** begin **
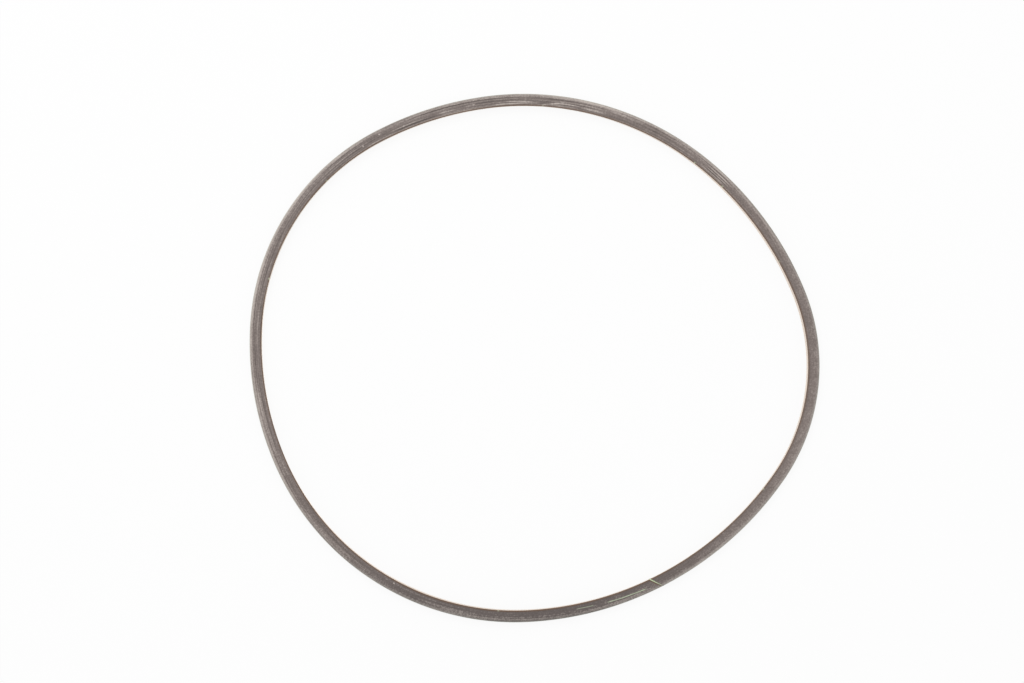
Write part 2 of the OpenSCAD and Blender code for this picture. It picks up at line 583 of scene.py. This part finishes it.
def build_cord():
    """The one piece: the cord's mesh, with the masks that its materials read."""
    section, normals, finishes = d_section()
    along = stations(loop.length, joint_along)
    middle, angle = loop.at(along)
    sunk, masks = marked_section(section, normals, along, angle)
    points = cord_points(section, normals, sunk, middle, angle)
    faces = cord_faces(*sunk.shape)

    mesh = bpy.data.meshes.new("seal_ring_rubber")
    mesh.from_pydata(points.tolist(), [], faces.tolist())
    mesh.polygons.foreach_set("use_smooth", np.ones(len(mesh.polygons), bool))
    mesh.polygons.foreach_set("material_index", np.tile(finishes, len(angle)).astype(np.int32))
    for name, mask in masks.items():
        add_attribute(mesh, name, "FLOAT", "value", np.broadcast_to(mask, sunk.shape))
    streak = streak_place(section, angle)
    add_attribute(mesh, "streak", "FLOAT_VECTOR", "vector", streak[..., :3])
    add_attribute(mesh, "streak_w", "FLOAT", "value", streak[..., 3])
    mesh.update()
    cord = bpy.data.objects.new("seal_ring_rubber", mesh)
    bpy.context.scene.collection.objects.link(cord)
    return cord


# ---- Materials ----

# Plain rubber, and rubber under its bloom and painted light, on the top and the flank; the same pair
# on the base is painted lighter, a painted reflection of the white table in the smooth inner wall
RUBBER = (0.118, 0.096, 0.090, 1)
RUBBER_BLOOMED_AND_LIT = (0.212, 0.172, 0.157, 1)
# Painted reflection: the base's pair is lighter than the top's, standing in for the white table that
# the inner wall mirrors
BASE_RUBBER_PAINTED_LIGHTER = (0.20, 0.163, 0.144, 1)
BASE_BLOOMED_PAINTED_LIGHTER = (0.27, 0.222, 0.195, 1)

# What a shade of 1 and of -1 turns the rubber to
RUBBER_PALE = (0.50, 0.44, 0.40, 1)
RUBBER_DARK = (0.070, 0.054, 0.047, 1)

# Painted shade on the inner edge and in the groove, the scratches and nicks, and the bond
EDGE_SHADE = (0.125, 0.066, 0.034, 1)
MARK = (0.66, 0.78, 0.54, 1)
BOND = (0.56, 0.65, 0.41, 1)

# The middle stretch of a noise's values, which is spread over what the noise sets
NOISE_LOW = 0.3
NOISE_HIGH = 0.7

# How far the streaks, the grain and the clouds move the shade, either way
STREAK_SHADE = 0.42
GRAIN_SHADE = 0.30
CLOUD_SHADE = 0.10

# Detail of the streaks, and the scale and detail of the grain and of the clouds
STREAK_DETAIL = 3.0
GRAIN_NOISE = (2200, 2.0)
CLOUD_NOISE = (320, 3.0)

# The bump: the shares of grain and streaks in it, its strength and its depth
BUMP_GRAIN = 0.4
BUMP_STREAK = 0.6
BUMP_STRENGTH = 0.35
BUMP_DEPTH = 0.02 * MM


class Nodes:
    """Short calls for building the node tree of a material or a world."""

    def __init__(self, owner):
        owner.use_nodes = True
        self.tree = owner.node_tree
        self.tree.nodes.clear()

    def add(self, kind, inputs=None, **settings):
        """A node with its settings, and with values or links on its inputs."""
        node = self.tree.nodes.new(kind)
        for key, value in settings.items():
            setattr(node, key, value)
        for key, value in (inputs or {}).items():
            self.put(value, node.inputs[key])
        return node

    def put(self, value, socket):
        if isinstance(value, bpy.types.NodeSocket):
            self.tree.links.new(value, socket)
        else:
            socket.default_value = value

    def attribute(self, name, output="Fac"):
        return self.add("ShaderNodeAttribute", attribute_name=name).outputs[output]

    def maths(self, operation, a, b):
        return self.add("ShaderNodeMath", {0: a, 1: b}, operation=operation).outputs[0]

    def total(self, first, *rest):
        for value in rest:
            first = self.maths("ADD", first, value)
        return first

    def spread(self, value, low, high, to_low=0.0, to_high=1.0):
        """A value brought from one range to another, and held within it."""
        return self.add("ShaderNodeMapRange", {
            "Value": value,
            "From Min": low,
            "From Max": high,
            "To Min": to_low,
            "To Max": to_high,
        }).outputs[0]

    def swing(self, noise, by):
        """A noise spread to either side of 0."""
        return self.spread(noise, NOISE_LOW, NOISE_HIGH, -by, by)

    def mix(self, share, a, b):
        # A Mix node has a socket A and a socket B for each kind of data, so they go by number
        node = self.add("ShaderNodeMix", data_type="RGBA")
        self.put(share, node.inputs[0])
        self.put(a, node.inputs[6])
        self.put(b, node.inputs[7])
        return node.outputs[2]

    def noise(self, scale, detail):
        where = self.add("ShaderNodeTexCoord").outputs["Object"]
        values = {"Vector": where, "Scale": scale, "Detail": detail}
        return self.add("ShaderNodeTexNoise", values).outputs["Fac"]

    def finish(self, shader, output="ShaderNodeOutputMaterial"):
        self.add(output, {"Surface": shader.outputs[0]})


def rubber_material(name, plain, bloomed_and_lit, roughness, constants):
    """Extruded rubber. Every finish has the same streaks, grain, marks and bump, and its
    own two colours, range of roughness and constants of the shader."""
    material = bpy.data.materials.new(name)
    nodes = Nodes(material)
    streak = nodes.add("ShaderNodeTexNoise", {
        "Vector": nodes.attribute("streak", "Vector"),
        "W": nodes.attribute("streak_w"),
        "Scale": 1.0,
        "Detail": STREAK_DETAIL,
    }, noise_dimensions="4D").outputs["Fac"]
    grain = nodes.noise(*GRAIN_NOISE)
    cloud = nodes.noise(*CLOUD_NOISE)
    shade = nodes.total(
        nodes.attribute("shade"),
        nodes.maths("MULTIPLY", nodes.swing(streak, STREAK_SHADE), nodes.attribute("fineness")),
        nodes.swing(grain, GRAIN_SHADE),
        nodes.swing(cloud, CLOUD_SHADE),
    )
    # Bloom greys the rubber, and the same mix paints light and shade: lighter round most of the loop,
    # darker where the crown faces about -Y
    colour = nodes.mix(nodes.attribute("bloom_and_painted_light"), plain, bloomed_and_lit)
    # The shade carries the streaks, die lines, noise and flecks, and the painted highlight on the
    # flank
    colour = nodes.mix(nodes.spread(shade, 0, 1), colour, RUBBER_PALE)
    colour = nodes.mix(nodes.spread(shade, 0, -1), colour, RUBBER_DARK)
    # Painted shade on the inner edge and in the groove
    colour = nodes.mix(nodes.attribute("edge"), colour, EDGE_SHADE)
    colour = nodes.mix(nodes.attribute("pale"), colour, MARK)
    colour = nodes.mix(nodes.attribute("bond"), colour, BOND)
    height = nodes.total(
        nodes.maths("MULTIPLY", grain, BUMP_GRAIN),
        nodes.maths("MULTIPLY", streak, BUMP_STREAK),
    )
    bump = nodes.add("ShaderNodeBump", {
        "Height": height,
        "Strength": BUMP_STRENGTH,
        "Distance": BUMP_DEPTH,
    })
    shader = nodes.add("ShaderNodeBsdfPrincipled", {
        "Base Color": colour,
        "Roughness": nodes.spread(grain, NOISE_LOW, NOISE_HIGH, *roughness),
        "Normal": bump.outputs[0],
        **constants,
    })
    nodes.finish(shader)
    return material


def top_material():
    """Dull rubber on the flat sides and the top of the crown."""
    return rubber_material("rubber_top", RUBBER, RUBBER_BLOOMED_AND_LIT, roughness=(0.52, 0.68), constants={
        "Specular IOR Level": 0.4,
        "Sheen Weight": 0.15,
        "Sheen Roughness": 0.5,
        "Sheen Tint": (1.0, 0.98, 0.92, 1),
    })


def flank_material():
    """The flank of the crown, where the bloom catches the light from the table."""
    return rubber_material("rubber_flank", RUBBER, RUBBER_BLOOMED_AND_LIT, roughness=(0.42, 0.58), constants={
        "Specular IOR Level": 0.5,
        "Sheen Weight": 0.7,
        "Sheen Roughness": 0.3,
        "Sheen Tint": (0.88, 1.0, 0.74, 1),
    })


def base_material():
    """The flat base, which the die leaves smooth: it mirrors the table at a low angle, and its
    colours are painted lighter than the top's as a painted reflection of that table.
    """
    return rubber_material("rubber_base", BASE_RUBBER_PAINTED_LIGHTER, BASE_BLOOMED_PAINTED_LIGHTER, roughness=(0.2, 0.3), constants={
        "Specular IOR Level": 0.8,
        "Coat Weight": 1.0,
        "Coat Roughness": 0.08,
        "Coat Tint": (1.0, 0.88, 0.77, 1),
        "Sheen Weight": 1.0,
        "Sheen Roughness": 0.3,
        "Sheen Tint": (1.0, 0.80, 0.62, 1),
    })


WHITE = (1, 1, 1, 1)
FLOOR_PAINT = (0.9, 0.9, 0.9, 1)

# Share of plain white in the floor as the eye sees it
FLOOR_WHITE = 0.9


def white_to_the_eye(nodes, share):
    """The share of plain white that camera, glossy and transmission rays see."""
    path = nodes.add("ShaderNodeLightPath").outputs
    seen = nodes.maths("MAXIMUM", path["Is Camera Ray"], path["Is Glossy Ray"])
    seen = nodes.maths("MAXIMUM", seen, path["Is Transmission Ray"])
    return nodes.maths("MULTIPLY", seen, share)


def floor_material():
    """White floor. To the eye and in reflections it is mostly plain white, and the rest
    keeps the seal's shadow."""
    material = bpy.data.materials.new("floor_white")
    nodes = Nodes(material)
    paint = nodes.add("ShaderNodeBsdfDiffuse", {"Color": FLOOR_PAINT})
    white = nodes.add("ShaderNodeEmission", {"Color": WHITE, "Strength": 1.0})
    nodes.finish(nodes.add("ShaderNodeMixShader", {
        0: white_to_the_eye(nodes, FLOOR_WHITE),
        1: paint.outputs[0],
        2: white.outputs[0],
    }))
    return material


# ---- Stage, light and camera ----

FLOOR_HALF = 3.0

# The lamp and the room's light
SOFTBOX_AT = (-0.12, 0.28, 0.55)
SOFTBOX_SIZE = 0.4
SOFTBOX_WATTS = 1.5
ROOM_LIGHT = 0.7

# The camera looks down from a little to the left of the seal's middle. Its lens and
# sensor are in millimetres
CAMERA_AT = (-0.02686, 0.00831, 0.775)
CAMERA_AIM = (-0.00679, 0.00484, 0.0025)
CAMERA_LENS = 93.78
CAMERA_SENSOR = 36.0


def look_at(obj, place, target):
    """Puts a camera or lamp in place and aims it, with its top towards +Y."""
    ahead = (Vector(target) - Vector(place)).normalized()
    right = ahead.cross(Vector((0, 1, 0))).normalized()
    up = right.cross(ahead)
    turn = Matrix((right, up, -ahead)).transposed()
    obj.matrix_world = Matrix.Translation(place) @ turn.to_4x4()


def build_floor():
    corners = [(x * FLOOR_HALF, y * FLOOR_HALF, 0) for x, y in ((-1, -1), (1, -1), (1, 1), (-1, 1))]
    mesh = bpy.data.meshes.new("floor")
    mesh.from_pydata(corners, [], [(0, 1, 2, 3)])
    mesh.materials.append(floor_material())
    floor = bpy.data.objects.new("floor", mesh)
    bpy.context.scene.collection.objects.link(floor)
    return floor


def build_light():
    light = bpy.data.lights.new("softbox", "AREA")
    light.shape = "SQUARE"
    light.size = SOFTBOX_SIZE
    light.energy = SOFTBOX_WATTS
    softbox = bpy.data.objects.new("softbox", light)
    look_at(softbox, SOFTBOX_AT, (0, 0, 0))
    bpy.context.scene.collection.objects.link(softbox)


def build_world():
    """Even white light from all round, and plain white to the eye."""
    world = bpy.data.worlds.new("world")
    nodes = Nodes(world)
    ambient = nodes.add("ShaderNodeBackground", {"Color": WHITE, "Strength": ROOM_LIGHT})
    white = nodes.add("ShaderNodeBackground", {"Color": WHITE, "Strength": 1.0})
    nodes.finish(nodes.add("ShaderNodeMixShader", {
        0: white_to_the_eye(nodes, 1.0),
        1: ambient.outputs[0],
        2: white.outputs[0],
    }), "ShaderNodeOutputWorld")
    bpy.context.scene.world = world


def build_camera():
    lens = bpy.data.cameras.new("camera")
    lens.sensor_width = CAMERA_SENSOR
    lens.lens = CAMERA_LENS
    camera = bpy.data.objects.new("camera", lens)
    look_at(camera, CAMERA_AT, CAMERA_AIM)
    bpy.context.scene.collection.objects.link(camera)
    bpy.context.scene.camera = camera


cord = build_cord()
for finish in (top_material, base_material, flank_material):
    cord.data.materials.append(finish())
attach(cord, "root")
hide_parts(NODE)

build_floor()
build_light()
build_world()
build_camera()
bpy.context.scene.view_settings.view_transform = "Standard"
** end **
All lines from the beginning of the material above through the one with "BOND = (0.56, 0.65, 0.41, 1)" need to be returned exactly; please return those and only those.

**OUTPUT OF THE EXERCISE:**
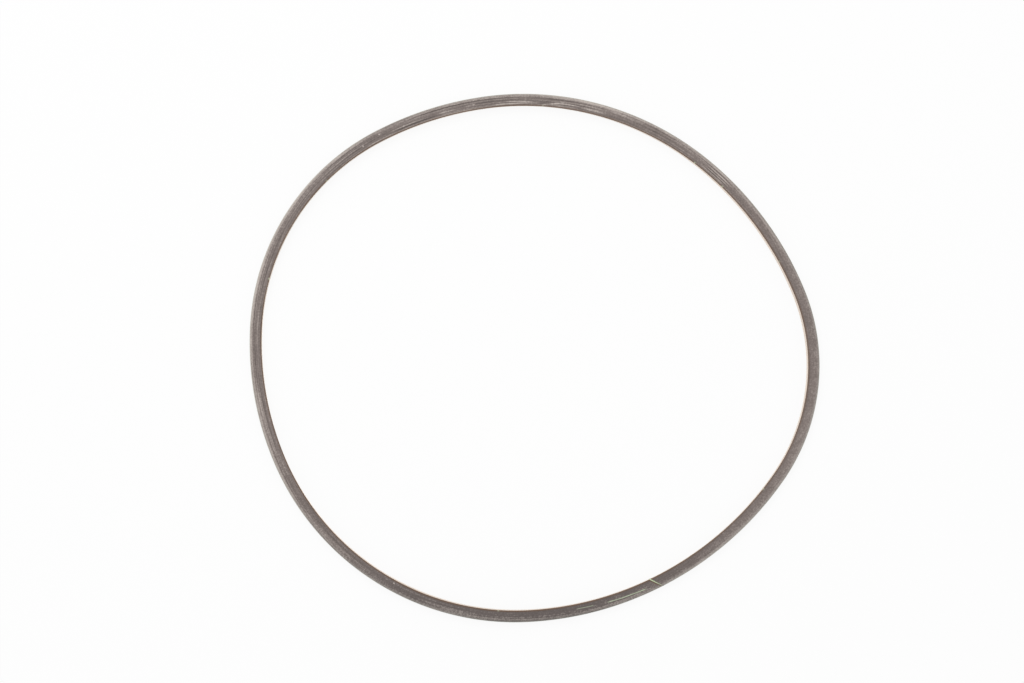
Write part 2 of the OpenSCAD and Blender code for this picture. It picks up at line 583 of scene.py. This part finishes it.
def build_cord():
    """The one piece: the cord's mesh, with the masks that its materials read."""
    section, normals, finishes = d_section()
    along = stations(loop.length, joint_along)
    middle, angle = loop.at(along)
    sunk, masks = marked_section(section, normals, along, angle)
    points = cord_points(section, normals, sunk, middle, angle)
    faces = cord_faces(*sunk.shape)

    mesh = bpy.data.meshes.new("seal_ring_rubber")
    mesh.from_pydata(points.tolist(), [], faces.tolist())
    mesh.polygons.foreach_set("use_smooth", np.ones(len(mesh.polygons), bool))
    mesh.polygons.foreach_set("material_index", np.tile(finishes, len(angle)).astype(np.int32))
    for name, mask in masks.items():
        add_attribute(mesh, name, "FLOAT", "value", np.broadcast_to(mask, sunk.shape))
    streak = streak_place(section, angle)
    add_attribute(mesh, "streak", "FLOAT_VECTOR", "vector", streak[..., :3])
    add_attribute(mesh, "streak_w", "FLOAT", "value", streak[..., 3])
    mesh.update()
    cord = bpy.data.objects.new("seal_ring_rubber", mesh)
    bpy.context.scene.collection.objects.link(cord)
    return cord


# ---- Materials ----

# Plain rubber, and rubber under its bloom and painted light, on the top and the flank; the same pair
# on the base is painted lighter, a painted reflection of the white table in the smooth inner wall
RUBBER = (0.118, 0.096, 0.090, 1)
RUBBER_BLOOMED_AND_LIT = (0.212, 0.172, 0.157, 1)
# Painted reflection: the base's pair is lighter than the top's, standing in for the white table that
# the inner wall mirrors
BASE_RUBBER_PAINTED_LIGHTER = (0.20, 0.163, 0.144, 1)
BASE_BLOOMED_PAINTED_LIGHTER = (0.27, 0.222, 0.195, 1)

# What a shade of 1 and of -1 turns the rubber to
RUBBER_PALE = (0.50, 0.44, 0.40, 1)
RUBBER_DARK = (0.070, 0.054, 0.047, 1)

# Painted shade on the inner edge and in the groove, the scratches and nicks, and the bond
EDGE_SHADE = (0.125, 0.066, 0.034, 1)
MARK = (0.66, 0.78, 0.54, 1)
BOND = (0.56, 0.65, 0.41, 1)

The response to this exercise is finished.